> **Challenge**: Beginning at the first line of the data, print each line exactly, stopping after the line that contains "seam_chamfer = 0.4; // [0.2:0.1:0.8]".

#### Material

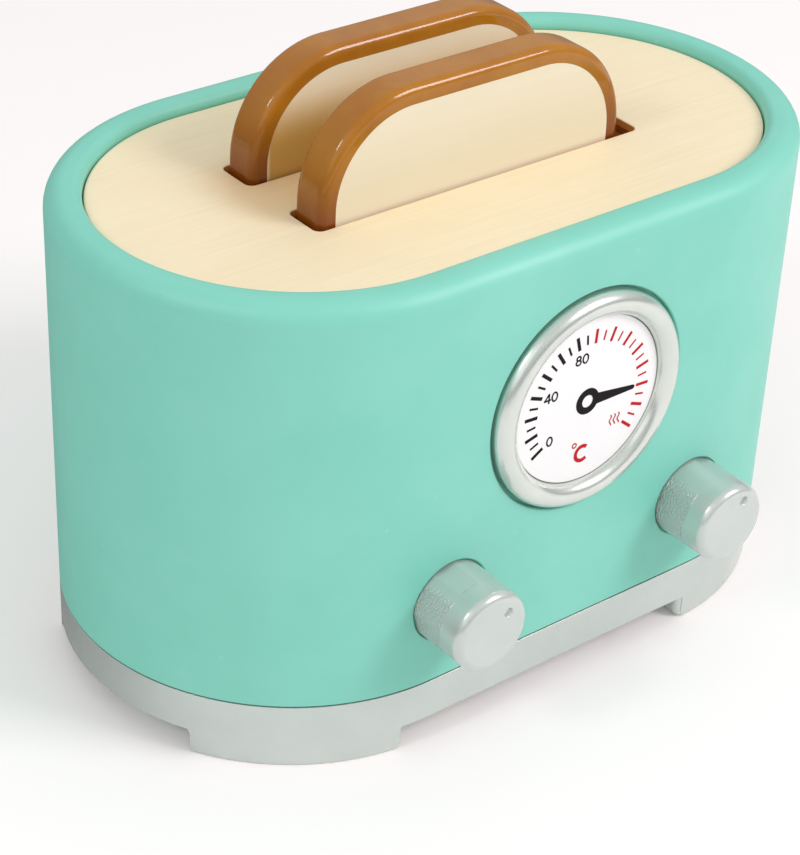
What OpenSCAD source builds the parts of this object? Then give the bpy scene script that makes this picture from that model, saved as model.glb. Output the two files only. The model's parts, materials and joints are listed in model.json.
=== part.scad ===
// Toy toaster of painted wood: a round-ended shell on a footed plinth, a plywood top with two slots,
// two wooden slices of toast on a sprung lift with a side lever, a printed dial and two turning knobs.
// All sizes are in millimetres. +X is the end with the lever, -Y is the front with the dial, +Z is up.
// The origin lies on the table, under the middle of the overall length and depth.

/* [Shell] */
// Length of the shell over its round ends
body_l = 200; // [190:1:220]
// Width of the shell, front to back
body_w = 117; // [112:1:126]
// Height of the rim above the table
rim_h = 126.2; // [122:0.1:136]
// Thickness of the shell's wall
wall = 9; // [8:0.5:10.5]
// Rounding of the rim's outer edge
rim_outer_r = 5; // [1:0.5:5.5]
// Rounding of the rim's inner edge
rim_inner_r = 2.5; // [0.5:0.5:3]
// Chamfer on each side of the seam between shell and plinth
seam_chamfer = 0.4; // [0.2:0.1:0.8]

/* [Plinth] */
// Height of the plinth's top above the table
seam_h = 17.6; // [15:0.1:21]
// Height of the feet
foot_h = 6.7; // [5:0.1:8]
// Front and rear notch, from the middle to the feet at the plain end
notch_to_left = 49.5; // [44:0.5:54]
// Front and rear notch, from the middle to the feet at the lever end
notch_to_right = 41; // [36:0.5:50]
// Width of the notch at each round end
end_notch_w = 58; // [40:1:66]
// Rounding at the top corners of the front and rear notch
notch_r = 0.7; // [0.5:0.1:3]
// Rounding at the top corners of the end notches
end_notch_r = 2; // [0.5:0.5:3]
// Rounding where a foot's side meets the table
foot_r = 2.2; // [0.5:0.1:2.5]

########

> **Answer to this exercise**:
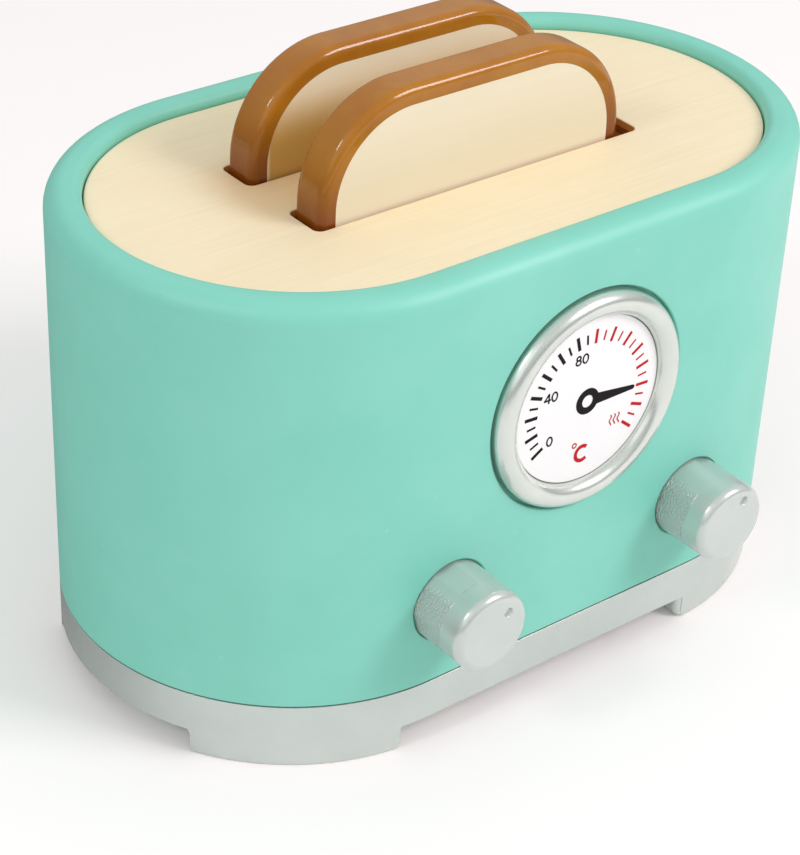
What OpenSCAD source builds the parts of this object? Then give the bpy scene script that makes this picture from that model, saved as model.glb. Output the two files only. The model's parts, materials and joints are listed in model.json.
=== part.scad ===
// Toy toaster of painted wood: a round-ended shell on a footed plinth, a plywood top with two slots,
// two wooden slices of toast on a sprung lift with a side lever, a printed dial and two turning knobs.
// All sizes are in millimetres. +X is the end with the lever, -Y is the front with the dial, +Z is up.
// The origin lies on the table, under the middle of the overall length and depth.

/* [Shell] */
// Length of the shell over its round ends
body_l = 200; // [190:1:220]
// Width of the shell, front to back
body_w = 117; // [112:1:126]
// Height of the rim above the table
rim_h = 126.2; // [122:0.1:136]
// Thickness of the shell's wall
wall = 9; // [8:0.5:10.5]
// Rounding of the rim's outer edge
rim_outer_r = 5; // [1:0.5:5.5]
// Rounding of the rim's inner edge
rim_inner_r = 2.5; // [0.5:0.5:3]
// Chamfer on each side of the seam between shell and plinth
seam_chamfer = 0.4; // [0.2:0.1:0.8]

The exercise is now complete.